Beyond Power: Geothermal's Cooling Revolution

AI data centers are not just power-hungry; they are also heat-intensive. The powerful GPUs driving AI generate immense heat, making cooling a critical and energy-consuming component. Cooling can account for as much as 30% to 40% of a data center's total energy consumption and up to 50% of its CO2 emissions. Geothermal offers a dual solution: not only can it generate electricity, but it can also provide direct cooling. By leveraging consistently cool underground temperatures or using low-grade geothermal heat to drive absorption chillers, data centers can significantly reduce their reliance on electricity-intensive mechanical cooling systems.

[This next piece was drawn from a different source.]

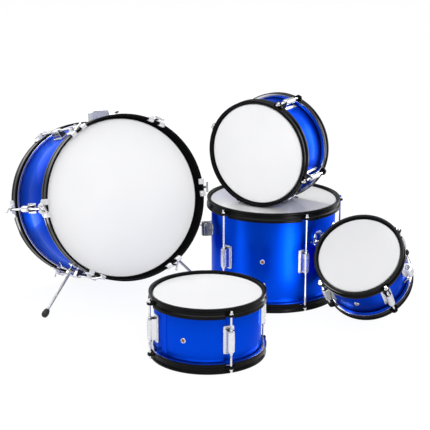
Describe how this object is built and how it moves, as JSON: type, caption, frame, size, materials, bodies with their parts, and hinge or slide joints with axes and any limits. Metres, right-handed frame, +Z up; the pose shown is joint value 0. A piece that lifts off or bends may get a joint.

This direct-use cooling capability can cut overall data center demand, reducing the challenge of securing electric supply and leading to substantial cost savings. A study by Project InnerSpace found that data center operators could save $3.2 billion over 30 years by utilizing excess geothermal energy for direct cooling. Companies like Microsoft are already using geothermal sources to heat and cool their Redmond headquarters, and the potential for data centers is immense. In some U.S. cities, Enhanced Geothermal Systems (EGS) have the potential to meet up to 100% of the electricity growth from expanding data centers, significantly reducing their environmental footprint.

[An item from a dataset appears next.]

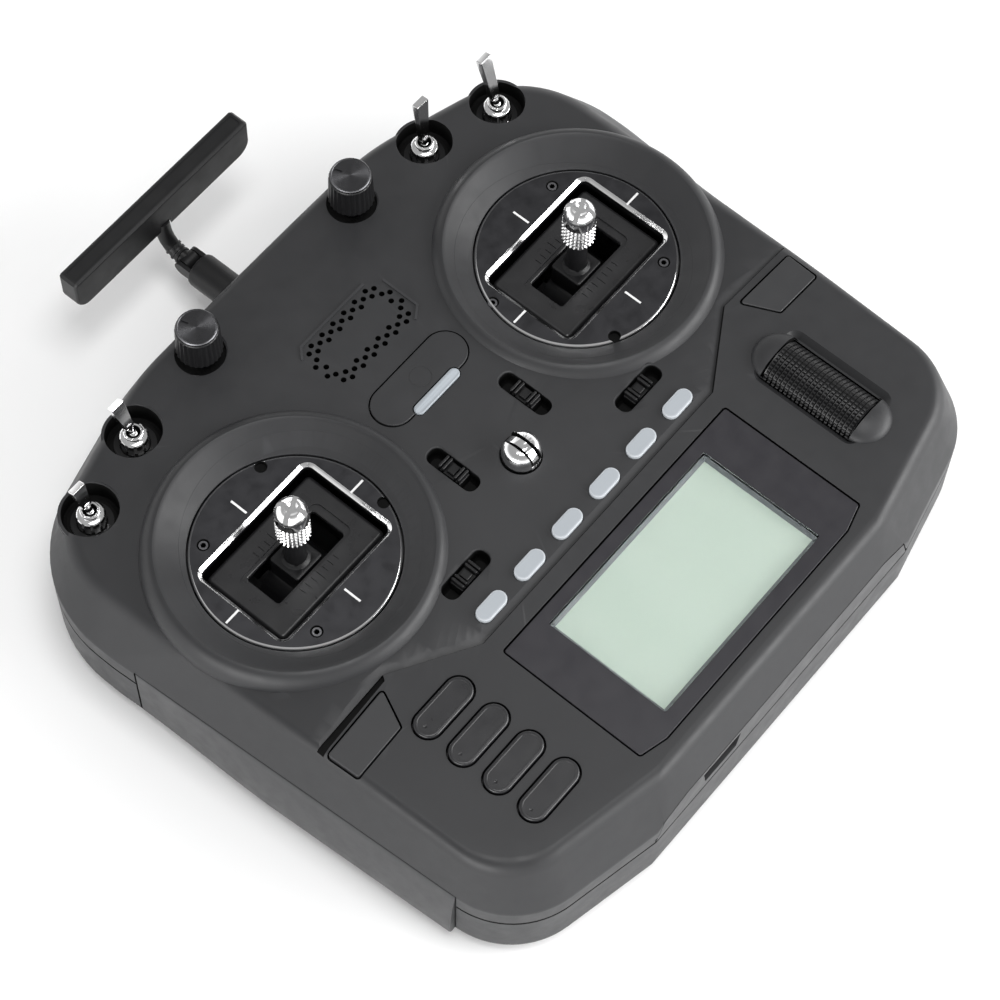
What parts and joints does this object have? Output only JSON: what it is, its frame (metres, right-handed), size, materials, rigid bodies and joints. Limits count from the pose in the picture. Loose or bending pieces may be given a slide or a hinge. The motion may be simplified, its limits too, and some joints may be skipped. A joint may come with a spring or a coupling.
{
  "type": "radio transmitter controller",
  "caption": "Handheld radio-control transmitter with stick gimbals, toggle switches, dials, a roller, keys, trims, a display and a folding antenna.",
  "frame": {"origin": "bottom centre of the bounding box; the rear feet rest on z = 0, with the controls facing up", "axes": "+Z out of the control face, +Y towards the antenna, +X towards the right-hand stick as the user holds it"},
  "size_m": [0.2294, 0.24, 0.0725],
  "materials": {
    "case_plastic": "charcoal, fine matt grain",
    "grip_rubber": "smooth dark grey, slightly rubbery",
    "feet_rubber": "black rubber",
    "gimbal_plate": "dark anodised, polished silver edges",
    "gimbal_plastic": "satin black",
    "stick_plastic": "satin black",
    "polished_metal": "polished, mirror-bright",
    "black_plastic": "satin black",
    "button_grey": "mid grey, pale rim",
    "light_grey": "pale translucent bar",
    "lens_glass": "clear window with a dark border",
    "lcd_grey_green": "pale grey-green reflective display, switched off",
    "board_green": "green circuit board",
    "battery_wrap": "blue shrink wrap"
  },
  "bodies": {
    "case": {"front_shell": "case_plastic", "rear_shell": "case_plastic", "side_grip_left": "grip_rubber", "rear_foot_left": "feet_rubber", "gimbal_plate_left": "gimbal_plate", "gimbal_frame_left": "gimbal_plastic", "dial_pot_left": "polished_metal", "side_grip_right": "grip_rubber", "rear_foot_right": "feet_rubber", "gimbal_plate_right": "gimbal_plate", "gimbal_frame_right": "gimbal_plastic", "dial_pot_right": "polished_metal", "switch_body_a": "polished_metal", "switch_body_b": "polished_metal", "switch_body_c": "polished_metal", "switch_body_d": "polished_metal", "power_light": "light_grey", "strap_hook": "polished_metal", "display_lens": "lens_glass", "lcd_module": "lcd_grey_green", "main_board": "board_green", "speaker": "black_plastic", "port_board": "board_green", "battery_pack": "battery_wrap"},
    "cradle_left": {"gimbal_cradle_left": "gimbal_plastic"},
    "stick_assembly_left": {"stick_left": "stick_plastic", "stick_end_left": "polished_metal"},
    "cradle_right": {"gimbal_cradle_right": "gimbal_plastic"},
    "stick_assembly_right": {"stick_right": "stick_plastic", "stick_end_right": "polished_metal"},
    "lever_a": {"switch_lever_a": "polished_metal"},
    "lever_b": {"switch_lever_b": "polished_metal"},
    "lever_c": {"switch_lever_c": "polished_metal"},
    "lever_d": {"switch_lever_d": "polished_metal"},
    "knob_left": {"dial_knob_left": "black_plastic"},
    "knob_right": {"dial_knob_right": "black_plastic"},
    "roller": {"scroll_roller": "black_plastic"},
    "power": {"power_button": "case_plastic"},
    "shortcut_1": {"shortcut_button_1": "button_grey"},
    "shortcut_2": {"shortcut_button_2": "button_grey"},
    "shortcut_3": {"shortcut_button_3": "button_grey"},
    "shortcut_4": {"shortcut_button_4": "button_grey"},
    "shortcut_5": {"shortcut_button_5": "button_grey"},
    "shortcut_6": {"shortcut_button_6": "button_grey"},
    "menu_1": {"menu_key_1": "case_plastic"},
    "menu_2": {"menu_key_2": "case_plastic"},
    "menu_3": {"menu_key_3": "case_plastic"},
    "menu_4": {"menu_key_4": "case_plastic"},
    "corner_left": {"corner_key_left": "case_plastic"},
    "corner_right": {"corner_key_right": "case_plastic"},
    "trim_left_vertical_rocker": {"trim_left_vertical": "black_plastic"},
    "trim_right_vertical_rocker": {"trim_right_vertical": "black_plastic"},
    "trim_left_horizontal_rocker": {"trim_left_horizontal": "black_plastic"},
    "trim_right_horizontal_rocker": {"trim_right_horizontal": "black_plastic"},
    "port_flap": {"port_cover": "case_plastic"},
    "battery_lid": {"battery_door": "case_plastic"},
    "module_lid": {"module_bay_cover": "case_plastic"},
    "antenna_root": {"antenna_base": "black_plastic"},
    "antenna_blade": {"antenna_neck": "black_plastic", "antenna_bar": "black_plastic"}
  },
  "joints": [
    {"name": "antenna_swivel", "type": "hinge", "parent": "case", "child": "antenna_root", "pos_m": [0, 0.0883, 0.0155], "axis": [0, 1, 0], "range_deg": [-90, 90]},
    {"name": "antenna_tilt", "type": "hinge", "parent": "antenna_root", "child": "antenna_blade", "pos_m": [0, 0.1047, 0.0155], "axis": [1, 0, 0], "range_deg": [-90, 70]},
    {"name": "port_cover_open", "type": "hinge", "parent": "case", "child": "port_flap", "pos_m": [0, -0.1189, 0.0244], "axis": [1, 0, 0], "range_deg": [0, 100]},
    {"name": "battery_door_lift", "type": "slide", "parent": "case", "child": "battery_lid", "axis": [0, 0, -1], "range_m": [0, 0.03]},
    {"name": "module_cover_lift", "type": "slide", "parent": "case", "child": "module_lid", "axis": [0, 0, -1], "range_m": [0, 0.03]},
    {"name": "stick_left_up_down", "type": "hinge", "parent": "case", "child": "cradle_left", "pos_m": [-0.062, 0.006, 0.023], "axis": [1, 0, 0], "range_deg": [-25, 25]},
    {"name": "stick_left_left_right", "type": "hinge", "parent": "cradle_left", "child": "stick_assembly_left", "pos_m": [-0.062, 0.006, 0.023], "axis": [0, 1, 0], "range_deg": [-25, 25], "stiffness_Nm_per_rad": 0.1},
    {"name": "stick_right_up_down", "type": "hinge", "parent": "case", "child": "cradle_right", "pos_m": [0.062, 0.006, 0.023], "axis": [1, 0, 0], "range_deg": [-25, 25], "stiffness_Nm_per_rad": 0.1},
    {"name": "stick_right_left_right", "type": "hinge", "parent": "cradle_right", "child": "stick_assembly_right", "pos_m": [0.062, 0.006, 0.023], "axis": [0, 1, 0], "range_deg": [-25, 25], "stiffness_Nm_per_rad": 0.1},
    {"name": "switch_a_flip", "type": "hinge", "parent": "case", "child": "lever_a", "pos_m": [-0.0891, 0.0586, 0.0424], "axis": [1, 0, 0], "range_deg": [0, 40]},
    {"name": "switch_b_flip", "type": "hinge", "parent": "case", "child": "lever_b", "pos_m": [-0.0636, 0.0655, 0.04385], "axis": [1, 0, 0], "range_deg": [0, 56]},
    {"name": "switch_c_flip", "type": "hinge", "parent": "case", "child": "lever_c", "pos_m": [0.0636, 0.0655, 0.04385], "axis": [1, 0, 0], "range_deg": [-12, 20]},
    {"name": "switch_d_flip", "type": "hinge", "parent": "case", "child": "lever_d", "pos_m": [0.0891, 0.0586, 0.0424], "axis": [1, 0, 0], "range_deg": [0, 32]},
    {"name": "dial_left_turn", "type": "hinge", "parent": "case", "child": "knob_left", "pos_m": [-0.033, 0.0675, 0.055], "axis": [0, 0, 1], "range_deg": [-150, 150]},
    {"name": "dial_right_turn", "type": "hinge", "parent": "case", "child": "knob_right", "pos_m": [0.033, 0.0675, 0.055], "axis": [0, 0, 1], "range_deg": [-150, 150]},
    {"name": "roller_spin", "type": "hinge", "parent": "case", "child": "roller", "pos_m": [0.072, -0.0755, 0.0435], "axis": [0, 1, 0], "continuous": true},
    {"name": "power_button_press", "type": "slide", "parent": "case", "child": "power", "axis": [0, 0, -1], "range_m": [0, 0.0008], "stiffness_N_per_m": 500, "springref_m": -0.0005},
    {"name": "trim_left_vertical_shift", "type": "slide", "parent": "case", "child": "trim_left_vertical_rocker", "axis": [0, 1, 0], "range_m": [-0.0015, 0.0015], "stiffness_N_per_m": 300},
    {"name": "trim_right_vertical_shift", "type": "slide", "parent": "case", "child": "trim_right_vertical_rocker", "axis": [0, 1, 0], "range_m": [-0.0015, 0.0015], "stiffness_N_per_m": 300},
    {"name": "trim_left_horizontal_shift", "type": "slide", "parent": "case", "child": "trim_left_horizontal_rocker", "axis": [1, 0, 0], "range_m": [-0.0015, 0.0015], "stiffness_N_per_m": 300},
    {"name": "trim_right_horizontal_shift", "type": "slide", "parent": "case", "child": "trim_right_horizontal_rocker", "axis": [1, 0, 0], "range_m": [-0.0015, 0.0015], "stiffness_N_per_m": 300},
    {"name": "menu_1_press", "type": "slide", "parent": "case", "child": "menu_1", "axis": [0, 0, -1], "range_m": [0, 0.0008], "stiffness_N_per_m": 500, "springref_m": -0.0005},
    {"name": "menu_2_press", "type": "slide", "parent": "case", "child": "menu_2", "axis": [0, 0, -1], "range_m": [0, 0.0008], "stiffness_N_per_m": 500, "springref_m": -0.0005},
    {"name": "menu_3_press", "type": "slide", "parent": "case", "child": "menu_3", "axis": [0, 0, -1], "range_m": [0, 0.0008], "stiffness_N_per_m": 500, "springref_m": -0.0005},
    {"name": "menu_4_press", "type": "slide", "parent": "case", "child": "menu_4", "axis": [0, 0, -1], "range_m": [0, 0.0008], "stiffness_N_per_m": 500, "springref_m": -0.0005},
    {"name": "corner_left_press", "type": "slide", "parent": "case", "child": "corner_left", "axis": [0, 0, -1], "range_m": [0, 0.0008], "stiffness_N_per_m": 500, "springref_m": -0.0005},
    {"name": "corner_right_press", "type": "slide", "parent": "case", "child": "corner_right", "axis": [0, 0, -1], "range_m": [0, 0.0008], "stiffness_N_per_m": 500, "springref_m": -0.0005},
    {"name": "shortcut_1_press", "type": "slide", "parent": "case", "child": "shortcut_1", "axis": [0, 0, -1], "range_m": [0, 0.0008], "stiffness_N_per_m": 500, "springref_m": -0.0005},
    {"name": "shortcut_2_press", "type": "slide", "parent": "case", "child": "shortcut_2", "axis": [0, 0, -1], "range_m": [0, 0.0008], "stiffness_N_per_m": 500, "springref_m": -0.0005},
    {"name": "shortcut_3_press", "type": "slide", "parent": "case", "child": "shortcut_3", "axis": [0, 0, -1], "range_m": [0, 0.0008], "stiffness_N_per_m": 500, "springref_m": -0.0005},
    {"name": "shortcut_4_press", "type": "slide", "parent": "case", "child": "shortcut_4", "axis": [0, 0, -1], "range_m": [0, 0.0008], "stiffness_N_per_m": 500, "springref_m": -0.0005},
    {"name": "shortcut_5_press", "type": "slide", "parent": "case", "child": "shortcut_5", "axis": [0, 0, -1], "range_m": [0, 0.0008], "stiffness_N_per_m": 500, "springref_m": -0.0005},
    {"name": "shortcut_6_press", "type": "slide", "parent": "case", "child": "shortcut_6", "axis": [0, 0, -1], "range_m": [0, 0.0008], "stiffness_N_per_m": 500, "springref_m": -0.0005}
  ]
}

A New Geopolitical Hotspot

The rise of geothermal energy is creating new strategic advantages for countries rich in these resources. Nations traditionally reliant on imported fossil fuels could become energy exporters, or at least self-sufficient, in the AI era. Iceland, for instance, has long been a data center relocation hotspot due to its abundant geothermal and hydroelectric power, offering 100% renewable energy and naturally cool ambient temperatures that reduce cooling costs. This unique combination allows Icelandic data centers to achieve exceptionally low Power Usage Effectiveness (PUE) ratings, often between 1.05 and 1.2, compared to a 2020 global average of 1.59.

Beyond traditional geothermal regions, advancements in Enhanced Geothermal Systems (EGS) are expanding where geothermal can be economically viable. EGS involves drilling 3 to 8 kilometers deep to fracture hot dry rock and circulate fluid, creating a continuous power source that is not dependent on natural hot springs. This technology, leveraging techniques pioneered in the shale oil industry, is making geothermal development possible almost anywhere, transforming environmental liabilities into energy assets and fostering domestic supply chains.

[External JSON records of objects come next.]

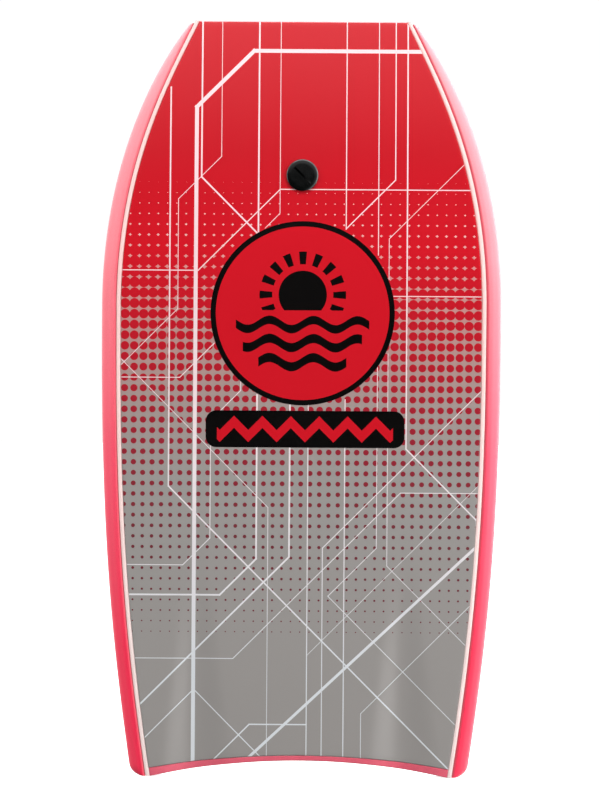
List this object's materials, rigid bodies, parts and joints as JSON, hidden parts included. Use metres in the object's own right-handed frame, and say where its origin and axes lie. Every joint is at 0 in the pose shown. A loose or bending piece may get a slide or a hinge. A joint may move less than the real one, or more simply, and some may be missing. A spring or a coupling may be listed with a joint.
{
  "type": "bodyboard",
  "caption": "Foam bodyboard with a hollowed tail, channelled slick, bevelled rails and a two-part leash plug whose slotted cap unscrews.",
  "frame": {"origin": "Bottom centre of the bounding box, between the two tail tips and midway through the thickness.", "axes": "+Z from the tail tips to the nose, +X across the board to the right as seen from the slick, +Y out of the deck. The printed slick faces -Y."},
  "size_m": [0.5636, 0.076, 1.067],
  "materials": {
    "printed_slick": "glossy printed sheet, red over warm grey",
    "white_foam": "satin white foam",
    "white_bead_foam": "white bead foam",
    "charcoal_foam": "textured foam skin",
    "red_foam": "satin red foam",
    "coral_foam": "satin coral foam",
    "black_plastic": "moulded black plastic",
    "black_rubber": "soft black rubber",
    "stainless_steel": "drawn stainless steel"
  },
  "bodies": {
    "board": {"slick_sheet": "printed_slick", "slick_backing": "white_foam", "core": "white_bead_foam", "deck_skin": "charcoal_foam", "tail_strip": "red_foam", "nose_strip": "coral_foam", "pinstripe_left": "white_foam", "pinstripe_right": "white_foam", "rail_left": "coral_foam", "rail_right": "coral_foam", "plug_body": "black_plastic", "leash_bar": "stainless_steel", "flange_gasket": "black_rubber"},
    "gasket": {"cap_gasket": "black_rubber"},
    "cap": {"plug_cap": "black_plastic"}
  },
  "joints": [
    {"name": "cap_back_off", "type": "slide", "parent": "board", "child": "gasket", "axis": [0, -0.9967, 0.0809], "range_m": [0, 0.012]},
    {"name": "cap_turn", "type": "hinge", "parent": "gasket", "child": "cap", "pos_m": [0, -0.03114, 0.848], "axis": [0, -0.9967, 0.0809], "range_deg": [0, 1450]}
  ],
  "couplings": [
    {"joint": "cap_turn", "follows": "cap_back_off", "rad_per_m": 2094.4}
  ]
}
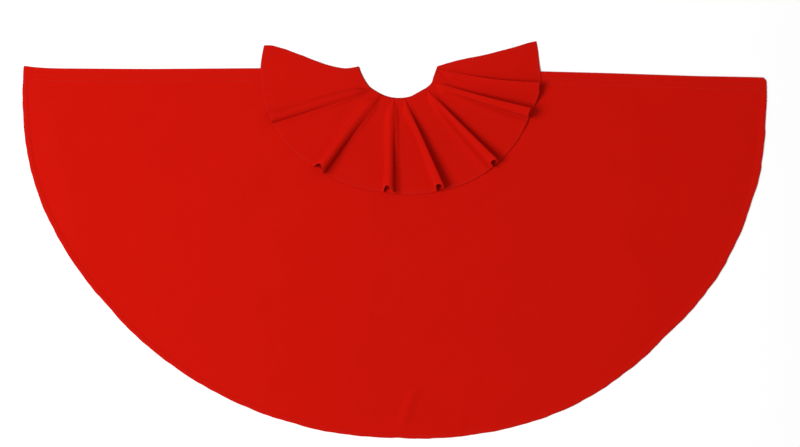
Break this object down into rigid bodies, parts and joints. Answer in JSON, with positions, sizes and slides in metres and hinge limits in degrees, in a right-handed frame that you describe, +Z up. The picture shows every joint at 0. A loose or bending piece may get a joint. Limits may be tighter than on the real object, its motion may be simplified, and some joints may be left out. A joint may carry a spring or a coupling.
{
  "type": "half-circle cape",
  "caption": "Half-circle cloth cape laid open flat, with turned hems and a fluted collar that lifts about the seam round its neckline.",
  "frame": {"origin": "middle of the underside of the cape laid open, which rests on the surface", "axes": "+X along the straight front edges towards the wearer's left-hand front as laid, +Y from the curved hem towards the neckline, +Z up off the cloth, on the side where the collar lies"},
  "size_m": [1.492, 0.7926, 0.0265],
  "materials": {
    "cape_cloth": "matt plain-weave cloth, bright red",
    "collar_cloth": "the same matt red cloth, in flutes",
    "thread": "red sewing thread with a slight sheen"
  },
  "bodies": {
    "cape": {"cape_panel": "cape_cloth", "front_hem_left": "cape_cloth", "front_hem_right": "cape_cloth", "curved_hem": "cape_cloth", "neck_facing": "cape_cloth", "front_hem_stitching_left": "thread", "front_hem_stitching_right": "thread", "curved_hem_stitching": "thread", "neck_stitching": "thread"},
    "collar_segment_1": {"collar_gore_1": "collar_cloth", "collar_hem_1": "collar_cloth", "collar_stitching_1": "thread", "collar_flute_1": "collar_cloth", "collar_end_hem_left": "collar_cloth"},
    "collar_segment_2": {"collar_gore_2": "collar_cloth", "collar_hem_2": "collar_cloth", "collar_stitching_2": "thread", "collar_flute_2": "collar_cloth"},
    "collar_segment_3": {"collar_gore_3": "collar_cloth", "collar_hem_3": "collar_cloth", "collar_stitching_3": "thread", "collar_flute_3": "collar_cloth"},
    "collar_segment_4": {"collar_gore_4": "collar_cloth", "collar_hem_4": "collar_cloth", "collar_stitching_4": "thread", "collar_flute_4": "collar_cloth"},
    "collar_segment_5": {"collar_gore_5": "collar_cloth", "collar_hem_5": "collar_cloth", "collar_stitching_5": "thread", "collar_flute_5": "collar_cloth"},
    "collar_segment_6": {"collar_gore_6": "collar_cloth", "collar_hem_6": "collar_cloth", "collar_stitching_6": "thread", "collar_flute_6": "collar_cloth"},
    "collar_segment_7": {"collar_gore_7": "collar_cloth", "collar_hem_7": "collar_cloth", "collar_stitching_7": "thread", "collar_flute_7": "collar_cloth", "collar_gore_8": "collar_cloth", "collar_hem_8": "collar_cloth", "collar_stitching_8": "thread", "collar_end_hem_right": "collar_cloth"}
  },
  "joints": [
    {"name": "collar_lift_1", "type": "hinge", "parent": "cape", "child": "collar_segment_1", "pos_m": [-0.06512, 0.34334, 0.0022], "axis": [-0.2756, 0.9613, 0], "range_deg": [0, 35]},
    {"name": "collar_lift_2", "type": "hinge", "parent": "cape", "child": "collar_segment_2", "pos_m": [-0.05068, 0.31617, 0.0022], "axis": [-0.6428, 0.766, 0], "range_deg": [0, 35]},
    {"name": "collar_lift_3", "type": "hinge", "parent": "cape", "child": "collar_segment_3", "pos_m": [-0.01808, 0.29377, 0.0022], "axis": [-0.9455, 0.3256, 0], "range_deg": [0, 35]},
    {"name": "collar_lift_4", "type": "hinge", "parent": "cape", "child": "collar_segment_4", "pos_m": [0.01503, 0.29029, 0.0022], "axis": [-0.9925, -0.1219, 0], "range_deg": [0, 35]},
    {"name": "collar_lift_5", "type": "hinge", "parent": "cape", "child": "collar_segment_5", "pos_m": [0.04188, 0.29901, 0.0022], "axis": [-0.8746, -0.4848, 0], "range_deg": [0, 35]},
    {"name": "collar_lift_6", "type": "hinge", "parent": "cape", "child": "collar_segment_6", "pos_m": [0.06736, 0.32236, 0.0022], "axis": [-0.5592, -0.829, 0], "range_deg": [0, 35]},
    {"name": "collar_lift_7", "type": "hinge", "parent": "cape", "child": "collar_segment_7", "pos_m": [0.07865, 0.34962, 0.0022], "axis": [-0.1908, -0.9816, 0], "range_deg": [0, 35]}
  ],
  "couplings": [
    {"joint": "collar_lift_1", "follows": "collar_lift_4", "ratio": 1},
    {"joint": "collar_lift_2", "follows": "collar_lift_4", "ratio": 1},
    {"joint": "collar_lift_3", "follows": "collar_lift_4", "ratio": 1},
    {"joint": "collar_lift_5", "follows": "collar_lift_4", "ratio": 1},
    {"joint": "collar_lift_6", "follows": "collar_lift_4", "ratio": 1},
    {"joint": "collar_lift_7", "follows": "collar_lift_4", "ratio": 1}
  ]
}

Major tech companies are making concrete moves. Google partnered with Fervo Energy for its "Project Red" EGS pilot in Nevada, now supplying 3.5 MW to the grid that powers its data centers. Fervo's Cape Station project in Utah, expected to deliver its first 100 MW in 2026, aims to scale to 500 MW by 2028 and has the potential to reach 2 GW—representing 50% of the U.S.'s current installed geothermal capacity. Meta signed a 150 MW power purchase agreement with Sage Geosystems, and Amazon recently announced an investment in 100 MW of geothermal power from Zanskar to power future data centers in Nevada.

The Challenges Ahead

Despite its advantages, geothermal faces hurdles. Historically, permitting timelines for geothermal projects average between five and seven years, significantly longer than for natural gas plants. While technological advances are reducing drilling costs and improving efficiency, large-scale projects remain capital-intensive. However, increasing investor confidence and policy support, such as tax credits and streamlined permitting, are crucial to accelerating deployment. States like California, Utah, and Texas are actively implementing policies to define geothermal as a dispatchable resource, recognizing its critical role in grid reliability.

What to watch:

Keep an eye on the rapid scaling of EGS projects and the increasing number of direct power purchase agreements between tech giants and geothermal developers. The convergence of AI's baseload energy demands with geothermal's 24/7 clean power and cooling capabilities is creating an entirely new energy paradigm. This underground revolution is not just about power; it's about reshaping the geography of AI infrastructure and the future of sustainable computing.

Bottom Line: Geothermal is rapidly becoming the indispensable, always-on, and surprisingly versatile clean energy source that AI needs to grow sustainably, attracting massive investment and fundamentally shifting how data centers are powered and cooled.